September 11, 2001 was the vinyl release date of the Strokes’ debut album. Is This It finally came out on disc in America in October. For Halloween, the band played a now-legendary show at Hammerstein, six weeks after 9/11. The city still smelled like barbecue and burning metal. The nervous carnival atmosphere is palpable on film - “a little Saturnalia after a long couple weeks of the city belching smoke and planes flying into things. There were still missing-person signs everywhere,” recalls one journalist. People were looking for a nocturnal escape from gazing at ash and ruins all day. They found it indoors, in clubs. Many of them fled across the river, to Brooklyn.
That fall I felt like no one really knew how to fully process what was happening and as a result everyone kind of went bonkers crazy. I don’t know whether it was a result of the tragedy, I just remember that’s when a lot of the craziest parties started. And that’s when I moved to Brooklyn and immediately was exposed to all this new stuff.
—Ed Droste, Grizzly Bear
There was a silver lining to the clouds of smoke.
It was an incredibly horrible event, right? That’s established. But it was also very inspirational. When something like that happens, on your doorstep, and you’re there, it becomes the center of the world, and you feel like you’re in the center of the world. That’s inspiration in itself. It made you want to pick up your pen and write something down.
—Angus Andrew, the Liars
Fatalism followed in the wake of the great memento mori. People embraced hedonism and clung to art. The nervous energy of the city fused with the sound of music, its “guitars apparently tuned to the frequency of New York power lines,” in the memorable words of Mahajan’s NYRB review. Something happened; New York City became the center of the world again. And the Strokes became an international symbol for New York in the same way the mayor did, overnight.
Dave Gottlieb of RCA:
September 11 did affect all this greatly. I mean, for Is This It to come out literally two weeks later? It made it hard for all the people that wanted to be cynical about the Strokes or take shots at them. Instead it became about, “All right, this is an underdog.” September 11 made Yeah Yeah Yeahs and the Strokes and Interpol, it made them all underdogs because they became representative of something larger.
Dean Wareham, of Luna:
I would get on the phone and people would ask, “What do you think about Osama bin Laden? What do you think about the Strokes?” These were the two things that were going on in my town.

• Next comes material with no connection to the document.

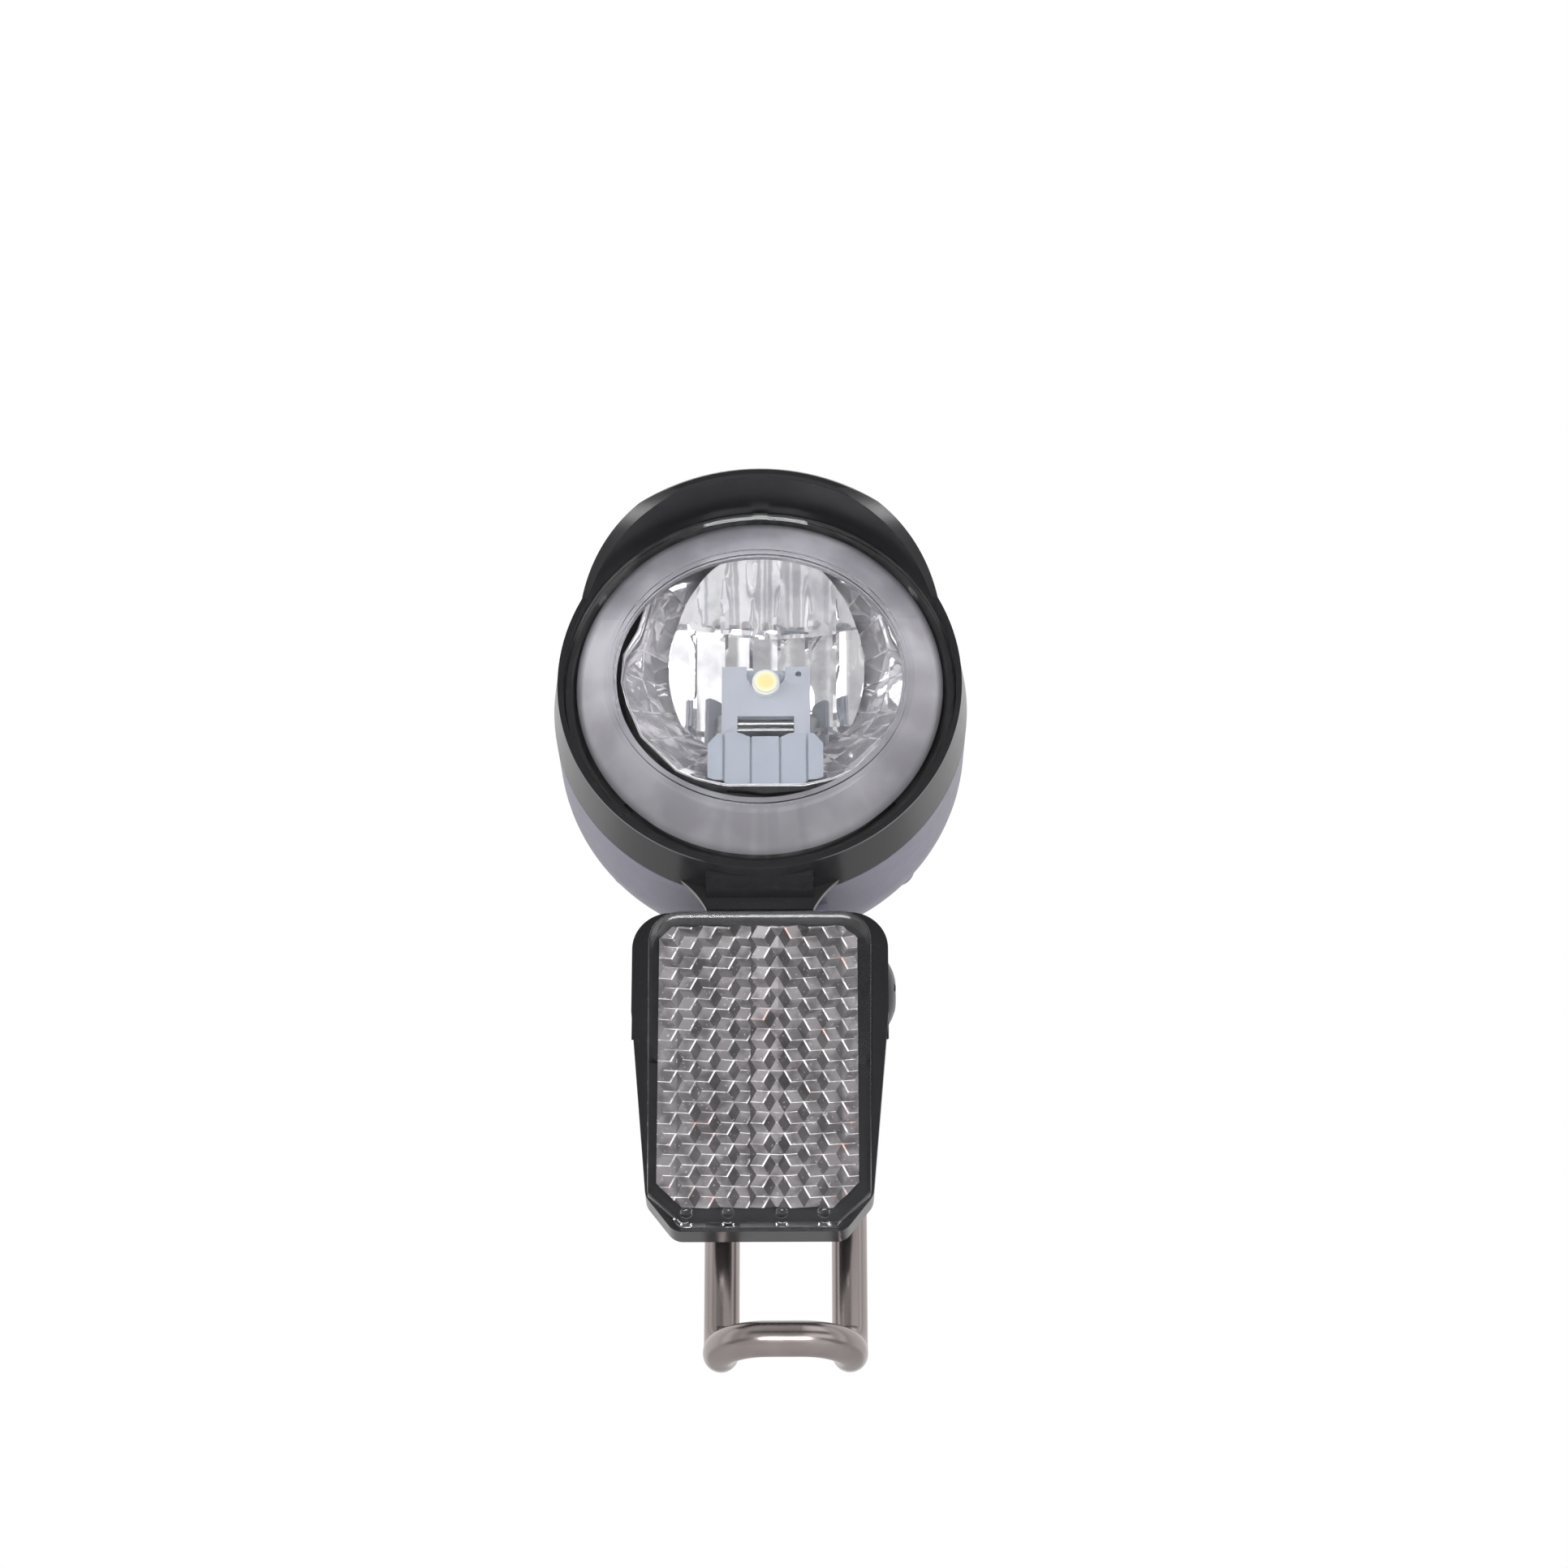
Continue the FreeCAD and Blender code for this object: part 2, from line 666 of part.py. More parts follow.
# Inner frame: black plate behind the bezel that carries the bowl
frame = new_body("inner_frame", head_place)
plate = front_sketch(frame, frame_front)
ring(plate, 0, 0, shell_inner - 0.3)
pad(frame, plate, "sizes.frame_plate", "plate")
leg_circle = sink_radius - 0.9
for side in (-1, 1):
    hole = front_sketch(frame, frame_front)
    ring(hole, side * screw_x, screw_z, s.screw_bore + s.hole_clearance)
    pocket(frame, hole, "10", f"hole{side + 1}")
    leg = front_sketch(frame, frame_back)
    leg_turn = math.radians(25)
    ring(leg, side * leg_circle * math.sin(leg_turn), -leg_circle * math.cos(leg_turn), 1.5)
    pad(frame, leg, s.sink_front - frame_back, f"leg{side + 1}")
mouth = front_sketch(frame, frame_front)
corners, top = bowl_corners(s.joint_gap)
steps = corners + [(-x, z) for x, z in reversed(corners)]
steps = [(x + s.optic_side, z) for x, z in steps]
steps[0] = (s.optic_side, top) + steps[0]
chain(mouth, steps)
pocket(frame, mouth, "10", "mouth")


# Light source: carrier plate with its notch and tabs, board, emitter and heat path
plate = new_body("led_carrier", optic_place)
face_sketch = front_sketch(plate, s.plate_front)
half = s.plate_wide / 2
notch = s.notch_wide / 2
notch_foot = s.plate_top - s.notch_deep
tab_in = s.tab_gap / 2
tab_foot = s.shroud_top
chain(face_sketch, [
    (-half, s.plate_top), (-half, tab_foot), (-tab_in, tab_foot), (-tab_in, s.plate_foot),
    (tab_in, s.plate_foot), (tab_in, tab_foot), (half, tab_foot), (half, s.plate_top),
    (notch, s.plate_top), (notch, notch_foot + 1.2),
    (0, notch_foot - 0.6, -notch, notch_foot + 1.2), (-notch, s.plate_top),
])
pad(plate, face_sketch, "sizes.plate_thick", "plate")
hole = front_sketch(plate, s.plate_front)
ring(hole, half - 1.7, s.plate_top - 1.2, 0.45)
pocket(plate, hole, "5", "pin_hole")

board = new_body("led_board", optic_place)
back_of_plate = s.plate_front + s.plate_thick
area = front_sketch(board, back_of_plate)
box_outline(area, -half + 0.3, half - 0.3, s.plate_foot + 0.6, s.plate_top - 0.05)
pad(board, area, "1.0")

emitter = new_body("led_package", optic_place)
spot = front_sketch(emitter, s.plate_front - s.led_height)
ring(spot, 0, s.led_place, s.led_radius, "sizes.led_radius")
pad(emitter, spot, "sizes.led_height")

phosphor = new_body("led_phosphor", optic_place)
spot = front_sketch(phosphor, s.plate_front - s.led_height - 0.25)
ring(spot, 0, s.led_place, s.led_radius - 0.35)
pad(phosphor, spot, "0.25")

bars = doc.addObject("Part::Feature", "contact_bars")
rods = []
for z in (s.plate_foot - 1.0, s.plate_foot - 2.0):
    rod = Part.makeCylinder(0.28, s.tab_gap - 0.1, vec(-tab_in + 0.05, s.plate_front + 0.5, z), vec(1, 0, 0))
    rods.append(rod)
bars.Shape = Part.makeCompound(rods)
keep(bars, "contact_bars", optic_place)

shroud_half = s.shroud_wide / 2
wing_foot = s.shroud_foot + 1.6
inner_wing = shroud_half - 2.3
top_mid = s.shroud_top - 0.5
shroud_points = [
    vec(-shroud_half, 0, wing_foot), vec(-inner_wing, 0, wing_foot),
    vec(-inner_wing, 0, s.shroud_foot), vec(inner_wing, 0, s.shroud_foot),
    vec(inner_wing, 0, wing_foot), vec(shroud_half, 0, wing_foot),
    vec(shroud_half, 0, s.shroud_top - 1.6), vec(shroud_half - 1.4, 0, s.shroud_top),
    vec(tab_in - 0.6, 0, s.shroud_top), vec(tab_in - 1.6, 0, top_mid),
    vec(-tab_in + 1.6, 0, top_mid), vec(-tab_in + 0.6, 0, s.shroud_top),
    vec(-shroud_half + 1.4, 0, s.shroud_top), vec(-shroud_half, 0, s.shroud_top - 1.6),
]
shroud_face = Part.Face(Part.makePolygon(shroud_points + shroud_points[:1]))
shroud_face.translate(vec(0, s.shroud_front, 0))
shroud_body = shroud_face.extrude(vec(0, 14, 0)).common(room)
for x in (-6.0, -2.1, 2.1, 6.0):
    groove = Part.makeBox(0.35, 0.5, 10, vec(x - 0.175, s.shroud_front - 0.1, s.shroud_foot - 1))
    shroud_body = shroud_body.cut(groove)
shroud = doc.addObject("Part::Feature", "led_shroud")
shroud.Shape = shroud_body
keep(shroud, "led_shroud", optic_place)

sink = new_body("heat_sink", head_place)
base = front_sketch(sink, s.sink_front)
ring(base, 0, 0, sink_radius)
pad(sink, base, "sizes.sink_plate", "plate")
post = front_sketch(sink, back_of_plate + 1.0)
box_outline(post, s.optic_side - s.post_wide / 2, s.optic_side + s.post_wide / 2, -1.0, 3.0)
pad(sink, post, s.sink_front - back_of_plate - 0.9, "post")
for index in range(int(s.fin_count)):
    x = (index / (s.fin_count - 1) - 0.5) * 2 * (sink_radius - 2 * s.can_radius - s.fin_margin)
    high = math.sqrt(max((sink_radius - 6) ** 2 - x ** 2, 9))
    fin = front_sketch(sink, s.sink_front + s.sink_plate - 0.1)
    box_outline(fin, x - 0.5, x + 0.5, -high, high)
    pad(sink, fin, "sizes.fin_reach + 0.1", f"fin{index}")

# Electronics behind the heat sink
driver = new_body("driver_board", head_place)
disc = front_sketch(driver, board_front)
ring(disc, 0, 0, board_radius)
pad(driver, disc, "sizes.board_thick", "disc")
for side in (-1, 1):
    bite = front_sketch(driver, board_front)
    ring(bite, side * screw_x, screw_z, s.boss_radius + 0.5)
    pocket(driver, bite, "10", f"bite{side + 1}")

can = new_body("buffer_capacitor", head_place)
spot = front_sketch(can, board_front - s.can_height)
ring(spot, sink_radius - 4.6, 6.0, s.can_radius, "sizes.can_radius")
pad(can, spot, "sizes.can_height")

coil = new_body("inductor", head_place)
spot = front_sketch(coil, board_front - 4.0)
box_outline(spot, -sink_radius + 1.4, -sink_radius + 7.4, 3.0, 9.0)
pad(coil, spot, "4.0")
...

Kimya Dawson, of the Moldy Peaches:
The Strokes became the ambassadors, the embodiment of that leather jacket, denim, sunglasses cool New York City in people’s minds. “That’s New York City music. They’re the new Velvet Underground.”
Kimya Dawson also recalls Winona Ryder and Courtney Love beckoning her friend Julian Casablancas to “come be famous with us, don’t hang out with them” around this time, and Casablancas being uncomfortable with sudden celebrity.
Within a year, the Strokes were performing live on MTV and playing Radio City Music Hall with the White Stripes; Beck showed up. Several members would be groomed by Courtney Love. Along with many other bands for whom they opened the door, they were courted in the music industry’s last over-hyped feeding frenzy before Napster took over. “In a weird way, they were like a boy band,” says one record company manager, supplemented by a montage of Strokes lookalikes in the film, dark-mirror images of the Back Street Boys and NSYNC. In place of cargo shorts or jumpsuits, they donned dinner jackets and skinny jeans, the international uniform of the millennial hipster.
And, “the artists and musicians moved in droves out of Manhattan into Williamsburg,” where “the rent was so cheap you could afford to take risks.” Abandoned buildings became rehearsal spaces and studios. A parking lot under the Williamsburg Bridge became an impromptu stage in 2002, with crowded faces peering from the rooftops in an inversion of the Beatles’ last stand.
Even on the day of the attacks, however, there was a hint of things to come, according to one member of TV on the Radio, Tunde Adembimpe:
We all walked down onto Grand Street in Williamsburg. We all stop there and we’re just staring at [the towers] when this guy walked by us. If this were a movie, that guy would be foreshadowing the next fifteen years. We’re all staring at this building, freaked out, just really freaked out, wondering what’s happening, and this guy comes and stops next to us. He’s got a briefcase and a tie. He’s a little bit older than us, and he’s like, “Oh my God. A lot of clients of mine were in that building. I probably just lost a lot of clients.”
After restraining Dave Sitek from attacking the callous gawker, Adembimpe continues:
That guy in the suit? He was the canary in the fucking coal mine. I feel like New York was about to turn into what it is now way earlier, and then 9/11 paused it.
RZA seems to agree:
I feel like 9/11 froze our city. It definitely froze me. It numbed us, but at the same time it numbed those who were successful, but those who were striving to come on, it inspired them. That’s usually a paradox; you’ll see one thing stop and then something else grows.
In the ten-year spotlit reprieve, a tree grew in Brooklyn. Something flowered, was harvested, and exported to the world. Some of it was skinny jeans. In 2013, the year that Foxygen advised assholes to relax, “you’re not in Brooklyn anymore,” Mayor Bloomberg announced the approval of a new waterfront development for Brooklyn Bridge Park. The borough was well on its way to becoming “That guy in the suit” that TV on the Radio witnessed in Williamsburg on September 11, 2001.
Only, he was now wearing a dinner jacket and tight pants.